PF was at that time the White House photographer for Time Magazine, a very big deal.  He was personal friends with Bill Clinton, who he followed all over the world, had published lots of photo books of his work, and was an all around great guy and an amazing photo journalist.  You can see his work here.

 

We became good friends.

Because PF was one of the world's best photojournalists, he was always getting the latest in gear to test from camera manufacturers.  One day, he invited me to come with him on a shoot at a political event.

In those days, everyone shot film, but PF had a new camera he was trying out.  It was a digital camera, from Canon. The first of its kind.  As we sat in the front row, he simply held the camera over his head and, hitting the shutter (which is what we called it then) and moved the camera around. He didn't even have to look through the viewfinder.

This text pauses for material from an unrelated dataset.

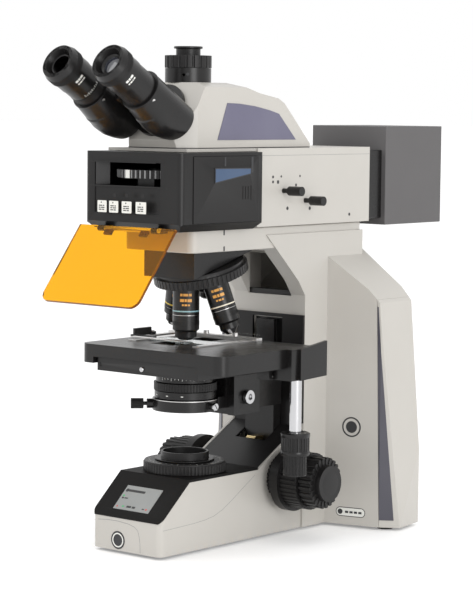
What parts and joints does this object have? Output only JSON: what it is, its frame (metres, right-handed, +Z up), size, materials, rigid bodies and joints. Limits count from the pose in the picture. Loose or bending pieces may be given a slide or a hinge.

In the days of film, you had only 36 exposures on a roll of film, but with the new 'digital' camera, you had, well, a lot. A lot. And the longer you held down the button, the more exposures you got.

When the event was over, we went back to PF's hotel; rom and he downloaded the images onto his laptop.  I, of course, had never seen anything like this before.

He pored over the hundreds of images and selected two or three good ones and sent them in.

"Isn't that amazing?" he said.  

It was.  

"That's the end of your career," I said.

"What do you mean?"

"If you can do that, well, so can anyone else."

And so it came to pass that the advent of digital photography pretty much destroyed photography as a profession.

There are still niches for the greats - people with amazing eyes, like PF or Sebastao Salgado. But for the most part, when the public uploads 657 billion photos to the Internet every year, no one is going to pay someone to take a picture. 

I tell you this story because yesterday, PF sent me a fascinating video done by Cheddar, about how Kodak, once the world leader in cameras, invented and patented the digital camera, and then tried to suppress it to protect their film business.

It did them no good.

When a new technology comes along, resistance is futile, both for the individual and for a company - even one of the biggest companies in the world.